Amy (Valene Kane) is an investigative journalist in London working on a story about how ISIS recruits women. In the mid-2010s, an alarming number of white women in Europe began to leave their lives, convert to Islam, and go fight with ISIS in Syria. As part of her research into this trend, she sets up a false profile for herself, Melody Nelson, and hopes to be reached out to by someone from ISIS over Facebook and social media so she can expose their tactics. What happens if she begins to care about her recruiter, Abu Bilel Al-Britani (Shazad Latif), herself?
“Profile” is based on a novel by Anna Érelle, which Bekmambetov and his co-writers, Britt Poulton and Olga Kharina, streamline in a way to be told entirely via computer screen shots on chat sessions and video calls. It’s an inspired, low-fi approach to the material, because it keeps the film focused on the rabbit hole of online radicalization. That has become a hot topic recently, with discussions of social media algorithms that influence our media output so that we stay online. Unfortunately, sometimes that leads us to propaganda that allows us to be sucked in by extremists, but hey, so long as we keep watching, right? That’s for a different film to explore, however; “Profile” is what we often think about when we think about radicalization. It begins with a friend request on Facebook after you “like” something, and then the chats start, then the video calls, then you’re getting married online and going to Syria where, if you realize the mistake you made, and want to mistake, you might be stoned to death first. In a way, this sounds like an overblown moral panic, but is it any different than what neo Nazis or other extremists did before the internet to get recruits? The difference is that it’s online now, and that’s where it gets terrifying.

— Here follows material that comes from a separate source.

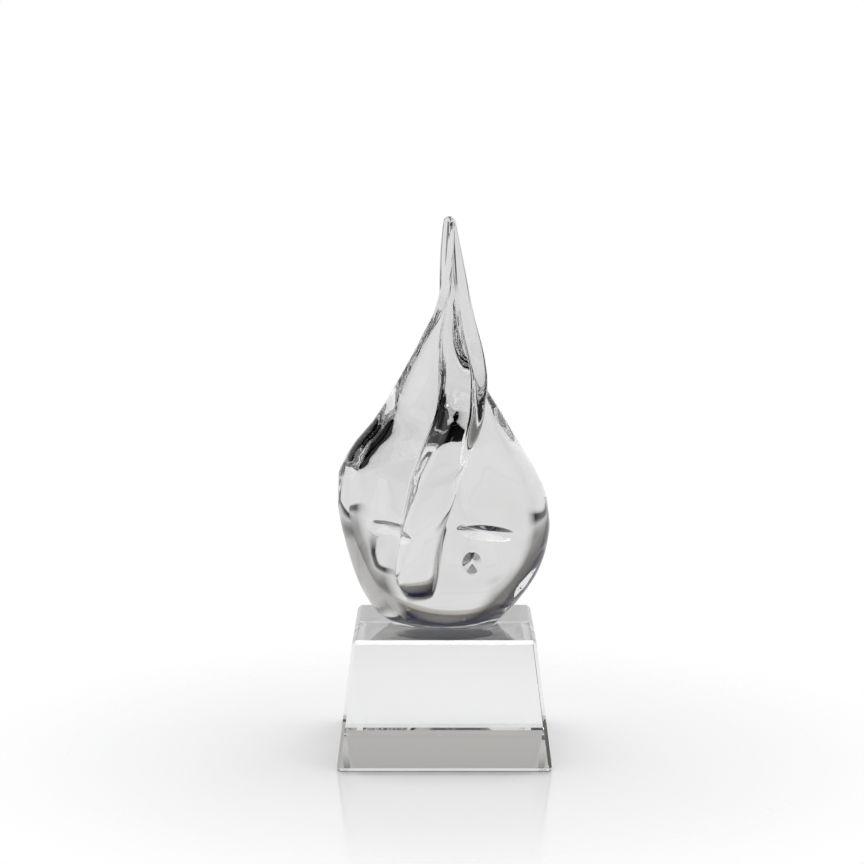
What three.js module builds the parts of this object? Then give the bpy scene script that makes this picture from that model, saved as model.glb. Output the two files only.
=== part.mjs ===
// Crystal flame award: a solid twisted flame of clear crystal stands on a bevelled crystal block,
// and one clear film of adhesive joins them. Millimetres, +Z up, the front is -Y.
// The origin is the centre of the block's underside.
import * as THREE from "three";
import { ConvexGeometry } from "three/addons/geometries/ConvexGeometry.js";

// Block: a square foot, a smaller square top and a flat polished chamfer on every edge.
const BASE_FOOT = 100;
const BASE_TOP = 85;
const BASE_HEIGHT = 60;
const BASE_CHAMFER = 1.6;

// Flame: overall height, widest width, depth of the belly, and the ground flat that it stands on.
const FLAME_HEIGHT = 193.75;
const FLAME_WIDTH = 102.4;
const FLAME_DEPTH = 68;
const FOOT_WIDTH = 51;
const FOOT_DEPTH = 36;

// Adhesive film between the flame's foot and the block, a little smaller than the foot.
const BOND_THICKNESS = 0.25;
const BOND_INSET = 0.4;

// The flame's two sides as seen from the front. In the bowl: [share of the flame's height, share
// of the way from the foot's half width to the full half width].
const LEFT_BOWL = [
  [0, 0], [0.01, 0.076], [0.026, 0.247], [0.052, 0.424], [0.093, 0.618], [0.155, 0.793],
  [0.206, 0.888], [0.294, 1],
];
const RIGHT_BOWL = [
  [0, 0], [0.01, 0.06], [0.026, 0.18], [0.052, 0.377], [0.093, 0.622], [0.134, 0.795],
  [0.181, 0.91], [0.24, 0.972],
];
// Above the bowl, up to the tip: [share of the flame's height, share of the full half width].
const LEFT_TAPER = [
  [0.361, 0.99], [0.397, 0.938], [0.433, 0.863], [0.505, 0.648], [0.572, 0.49], [0.655, 0.313],
  [0.716, 0.194], [0.778, 0.084], [0.84, 0.047], [0.918, 0.034], [1, 0.004],
];
const RIGHT_TAPER = [
  [0.294, 0.968], [0.361, 0.874], [0.433, 0.714], [0.505, 0.555], [0.562, 0.437], [0.67, 0.363],
  [0.768, 0.268], [0.861, 0.202], [0.959, 0.129], [1, 0.101],
];

// Twist of the three fins, in degrees, seen from above. They turn faster as the flame thins, and
// each fin curls: its root lags behind its edge by so many degrees for each unit of radius.
const TWIST_START = -107;
const TWIST_TOTAL = 162;
const TWIST_GATHER = 2.15;
const CURL = 22;

// Fins on a section of unit radius: the narrow front fin, then the broad right and left fins.
// Each is a blade with a round edge. Near the tip all three have the same reach and thickness.
const FINS = [
  { angle: 0, reach: 1.24, halfThickness: 0.233 },
  { angle: 126, reach: 1.29, halfThickness: 0.578 },
  { angle: -114, reach: 1.29, halfThickness: 0.578 },
];
const TIP_FIN = { reach: 1.244, halfThickness: 0.333 };
const CORE_RADIUS = 0.533;
// Where it starts, the front fin is still inside the bowl and this share of its full thickness.
const FRONT_FIN_ROOT = { reach: 0.444, thicknessShare: 0.12 };
// How sharply fins and core meet: a higher number leaves less of a fillet.
const MELT = 12;

// Heights above the foot: where the bowl ends, where the front fin starts and is full, and where
// the fins begin and finish turning into three alike.
const BOWL_HEIGHT = 48;
const FRONT_FIN_START = 14;
const FRONT_FIN_FULL = 30;
const ALIKE_FROM = 60;
const ALIKE_AT = 150;
const TIP_ROUNDING = 3;
// Above and below a ring, the stretch of height in which one fin takes over from the next as the
// widest one.
const HANDOVER = 8;

// How finely the flame is drawn.
const COLUMNS = 60;
const BOWL_ROWS = 15;
const BODY_ROWS = 42;
const TIP_ROWS = 5;
const SECTION_SAMPLES = 240;

const crystal = () => new THREE.MeshStandardMaterial({ color: 0xf2f4f3, roughness: 0.03, metalness: 0 });
const adhesive = () => new THREE.MeshStandardMaterial({ color: 0xf6f6f2, roughness: 0.1, metalness: 0 });

const smoothStep = (from, to, value) => THREE.MathUtils.smoothstep(value, from, to);

// A smooth curve through the points that never overshoots them: Hermite pieces whose slope at each
// inner point is the harmonic mean of its neighbours' slopes.
function curveThrough(points) {
  const width = points.slice(1).map((point, i) => point[0] - points[i][0]);
  const slope = width.map((w, i) => (points[i + 1][1] - points[i][1]) / w);
  const tangent = points.map((_, i) => {
    if (i === 0) return slope[0];
    if (i === slope.length) return slope[i - 1];
    if (slope[i - 1] * slope[i] <= 0) return 0;
    const before = 2 * width[i] + width[i - 1];
    const after = width[i] + 2 * width[i - 1];
    return (before + after) / (before / slope[i - 1] + after / slope[i]);
  });
  return (x) => {
    const last = slope.length - 1;
    let i = 0;
    while (i < last && x > points[i + 1][0]) i += 1;
    const t = THREE.MathUtils.clamp((x - points[i][0]) / width[i], 0, 1);
    const rise = t * t * (3 - 2 * t);
    return (
      points[i][1] * (1 - rise) + points[i + 1][1] * rise +
      width[i] * t * (1 - t) * ((1 - t) * tangent[i] - t * tangent[i + 1])
    );
  };
}

// One side of the outline, as a share of the full half width: the bowl grows out of the foot, and
// the taper follows it.
function outlineSide(bowl, taper) {
  const footShare = FOOT_WIDTH / FLAME_WIDTH;
  const grown = bowl.map(([height, share]) => [height, THREE.MathUtils.lerp(footShare, 1, share)]);
  return curveThrough([...grown, ...taper]);
}

const leftShare = outlineSide(LEFT_BOWL, LEFT_TAPER);
const rightShare = outlineSide(RIGHT_BOWL, RIGHT_TAPER);

// Distance from the axis to the surface of a blade, in a direction that is away from its own by
// the angle: its round edge, or its flat side, or behind the axis its round back.
function bladeRadius(away, reach, halfThickness) {
  const centre = reach - halfThickness;
  const along = Math.cos(away);
  const across = Math.abs(Math.sin(away));
  if (along <= 0) return halfThickness;
  if (across * centre >= halfThickness * along) return halfThickness / across;
  return centre * along + Math.sqrt(halfThickness ** 2 - (centre * across) ** 2);
}

// The front fin swells out of the bowl like a fingertip, along a quarter of an ellipse.
function frontFinRise(height) {
  const share = (height - FRONT_FIN_START) / (FRONT_FIN_FULL - FRONT_FIN_START);
  return Math.sqrt(1 - (1 - THREE.MathUtils.clamp(share, 0, 1)) ** 2);
}

// The direction of the front fin's crest at a height.
function twistAt(height) {
  const turned = TWIST_TOTAL * (height / FLAME_HEIGHT) ** TWIST_GATHER;
  return THREE.MathUtils.degToRad(TWIST_START + turned);
}

// A point of the unit section: blades melted together, curled, and rounded off into the bowl's
// circle. The turn is counted from the front fin's crest.
function sectionPoint(turn, height) {
  const alike = smoothStep(ALIKE_FROM, ALIKE_AT, height);
  const rise = frontFinRise(height);
  const radii = FINS.map(({ angle, reach, halfThickness }, i) => {
    let out = THREE.MathUtils.lerp(reach, TIP_FIN.reach, alike);
    let half = THREE.MathUtils.lerp(halfThickness, TIP_FIN.halfThickness, alike);
    if (i === 0) {
      out = THREE.MathUtils.lerp(FRONT_FIN_ROOT.reach, out, rise);
      half *= THREE.MathUtils.lerp(FRONT_FIN_ROOT.thicknessShare, 1, rise);
    }
    return bladeRadius(turn - THREE.MathUtils.degToRad(angle), out, half);
  });
  const melted = (...parts) => parts.reduce((sum, part) => sum + part ** MELT, 0) ** (1 / MELT);
  const bowl = smoothStep(0, BOWL_HEIGHT, height);
  const body = THREE.MathUtils.lerp(1, melted(CORE_RADIUS, radii[1], radii[2]), bowl);
  const radius = melted(body, radii[0]);
  const curl = THREE.MathUtils.degToRad(CURL) * (radius - FINS[0].reach) * bowl;
  const direction = turn + twistAt(height) + curl;
  return new THREE.Vector2(radius * Math.cos(direction), radius * Math.sin(direction));
}

// How far the unit section reaches left and right, averaged over a short stretch of height, so
// that one fin takes over from the next without a step.
function sectionReach(height) {
  const levels = [-1, -0.5, 0, 0.5, 1].map((share) =>
    THREE.MathUtils.clamp(height + share * HANDOVER, 0, FLAME_HEIGHT));
  const reach = { left: 0, right: 0 };
  for (const level of levels) {
    let left = 0;
    let right = 0;
    for (let i = 0; i < SECTION_SAMPLES; i += 1) {
      const { x } = sectionPoint((i / SECTION_SAMPLES) * 2 * Math.PI, level);
      left = Math.min(left, x);
      right = Math.max(right, x);
    }
    reach.left += left / levels.length;
    reach.right += right / levels.length;
  }
  return reach;
}

// One ring of the flame's surface: the unit section stretched to meet both sides of the outline.
function flameRing(height, turns) {
  const share = height / FLAME_HEIGHT;
  const left = (-leftShare(share) * FLAME_WIDTH) / 2;
  const right = (rightShare(share) * FLAME_WIDTH) / 2;
  const middle = (left + right) / 2;
  const reach = sectionReach(height);
  const stretch = (right - left) / (reach.right - reach.left);
  const bowl = smoothStep(0, BOWL_HEIGHT, height);
  const flatness = THREE.MathUtils.lerp(FOOT_DEPTH / FOOT_WIDTH, FLAME_DEPTH / FLAME_WIDTH, bowl);
  const halfDepth = ((right - left) / 2) * flatness;
  const nearTip = THREE.MathUtils.clamp(1 - (FLAME_HEIGHT - height) / TIP_ROUNDING, 0, 1);
  const closing = Math.sqrt(1 - nearTip ** 2);
  return turns.map((turn) => {
    const point = sectionPoint(turn, height);
    const x = left + (point.x - reach.left) * stretch;
    return [middle + (x - middle) * closing, point.y * halfDepth * closing, height];
  });
}

// The flame: rings from the foot to just under the tip, a flat foot and a point at the top.
function flameGeometry() {
  const turns = Array.from({ length: COLUMNS }, (_, i) => {
    const even = (i / COLUMNS) * 2 * Math.PI;
    return even - 0.45 * Math.sin(even);
  });
  const heights = [];
  const tipFrom = FLAME_HEIGHT - TIP_ROUNDING;
  for (let i = 0; i < BOWL_ROWS; i += 1) heights.push(FRONT_FIN_FULL * (i / BOWL_ROWS) ** 1.3);
  for (let i = 0; i < BODY_ROWS; i += 1) {
    heights.push(THREE.MathUtils.lerp(FRONT_FIN_FULL, tipFrom, i / BODY_ROWS));
  }
  for (let i = 0; i < TIP_ROWS; i += 1) {
    heights.push(tipFrom + TIP_ROUNDING * Math.sin((i / TIP_ROWS) * (Math.PI / 2)));
  }
  const positions = heights.flatMap((height) => flameRing(height, turns)).flat();
  const tip = ((rightShare(1) - leftShare(1)) * FLAME_WIDTH) / 4;
  positions.push(0, 0, 0, tip, 0, FLAME_HEIGHT);
  const footCentre = heights.length * COLUMNS;
  const tipPoint = footCentre + 1;
  const topRing = (heights.length - 1) * COLUMNS;
  const triangles = [];
  for (let i = 0; i < COLUMNS; i += 1) {
    const next = (i + 1) % COLUMNS;
    triangles.push(footCentre, next, i);
    triangles.push(tipPoint, topRing + i, topRing + next);
    for (let row = 0; row < topRing; row += COLUMNS) {
      triangles.push(row + i, row + next, row + COLUMNS + next);
      triangles.push(row + i, row + COLUMNS + next, row + COLUMNS + i);
    }
  }
  const geometry = new THREE.BufferGeometry();
  geometry.setAttribute("position", new THREE.Float32BufferAttribute(positions, 3));
  geometry.setIndex(triangles);
  geometry.computeVertexNormals();
  return geometry;
}

// The block: the convex shape of its corners, each cut back by the chamfer along three edges.
function blockGeometry() {
  const corners = [];
  const cut = BASE_CHAMFER;
  for (const [half, z, inward] of [[BASE_FOOT / 2, 0, 1], [BASE_TOP / 2, BASE_HEIGHT, -1]]) {
    const lean = (BASE_FOOT - BASE_TOP) / 2 / BASE_HEIGHT;
    const lower = half - inward * lean * cut;
    for (const x of [-1, 1]) {
      for (const y of [-1, 1]) {
        corners.push(new THREE.Vector3(x * (half - cut), y * (half - cut), z));
        corners.push(new THREE.Vector3(x * lower, y * (lower - cut), z + inward * cut));
        corners.push(new THREE.Vector3(x * (lower - cut), y * lower, z + inward * cut));
      }
    }
  }
  return new ConvexGeometry(corners);
}

// The adhesive film: the ground foot's ellipse, drawn in by the inset.
function bondGeometry() {
  const outline = new THREE.Shape();
  const halfWidth = FOOT_WIDTH / 2 - BOND_INSET;
  const halfDepth = FOOT_DEPTH / 2 - BOND_INSET;
  outline.absellipse(0, 0, halfWidth, halfDepth, 0, 2 * Math.PI);
  return new THREE.ExtrudeGeometry(outline, {
    depth: BOND_THICKNESS,
    bevelEnabled: false,
    curveSegments: COLUMNS,
  });
}

function piece(name, geometry, material, z) {
  const mesh = new THREE.Mesh(geometry, material);
  mesh.name = name;
  mesh.position.z = z;
  return mesh;
}

const award = new THREE.Group();
award.add(piece("base_block", blockGeometry(), crystal(), 0));
award.add(piece("adhesive_bond", bondGeometry(), adhesive(), BASE_HEIGHT));
award.add(piece("flame", flameGeometry(), crystal(), BASE_HEIGHT + BOND_THICKNESS));

export default award;
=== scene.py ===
"""A crystal flame award: a solid twisted flame of water-clear crystal, glued with a film of clear
adhesive to a bevelled crystal block. Metres, +Z up, the front is -Y."""

import math

import bpy
import numpy as np
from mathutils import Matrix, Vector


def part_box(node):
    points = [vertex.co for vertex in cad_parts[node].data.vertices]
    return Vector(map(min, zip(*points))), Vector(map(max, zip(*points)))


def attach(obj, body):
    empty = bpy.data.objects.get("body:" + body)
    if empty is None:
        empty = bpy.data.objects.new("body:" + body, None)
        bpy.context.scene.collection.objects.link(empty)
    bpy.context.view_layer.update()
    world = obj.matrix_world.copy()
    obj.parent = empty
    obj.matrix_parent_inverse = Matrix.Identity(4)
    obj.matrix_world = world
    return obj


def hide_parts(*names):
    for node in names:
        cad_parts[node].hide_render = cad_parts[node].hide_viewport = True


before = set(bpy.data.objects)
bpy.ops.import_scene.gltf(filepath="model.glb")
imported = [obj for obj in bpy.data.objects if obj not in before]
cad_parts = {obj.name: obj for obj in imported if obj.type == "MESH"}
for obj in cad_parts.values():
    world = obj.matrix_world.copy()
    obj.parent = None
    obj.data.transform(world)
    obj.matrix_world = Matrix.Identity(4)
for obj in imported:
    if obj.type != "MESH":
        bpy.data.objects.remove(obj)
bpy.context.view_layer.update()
scene = bpy.context.scene

# ---------------------------------------------------------------------------------------------
# Camera
# A long lens a little over a metre in front of the award, a little higher than its tip, and
# tilted down onto it.
LENS_MM = 100
SENSOR_MM = 36
CAMERA_PLACE = (-0.00228, -1.12988, 0.29974)
CAMERA_TILT = 0.1301
CAMERA_ROLL = 0.0007
CAMERA_TURN = 0.003

camera_data = bpy.data.cameras.new("camera")
camera_data.lens = LENS_MM
camera_data.sensor_width = SENSOR_MM
camera = bpy.data.objects.new("camera", camera_data)
camera.location = CAMERA_PLACE
camera.rotation_euler = (math.pi / 2 - CAMERA_TILT, CAMERA_ROLL, CAMERA_TURN)
scene.collection.objects.link(camera)
scene.camera = camera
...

Amy and Bilel are the main players in this film; we see Amy’s boyfriend Matt, her boss Vick, and an IT guy named Lou who helps her record her conversations with Bilel for the story, but Bekmambetov keeps us focused on them. Do we recognize a moment where Amy’s investigative angle ends, and a potentially romantic development begins? There’s a moment late in the film where Bilel is possibly killed, and she doesn’t act like a rational journalist anymore. Was that moment staged by Bilel to test her resolve? Some of the questions we find ourselves asking by the end are complicated ones, and Amy has to answer them honestly before it’s too late. “Profile” is terrifying, and probably hits the mark more than we’d like to admit.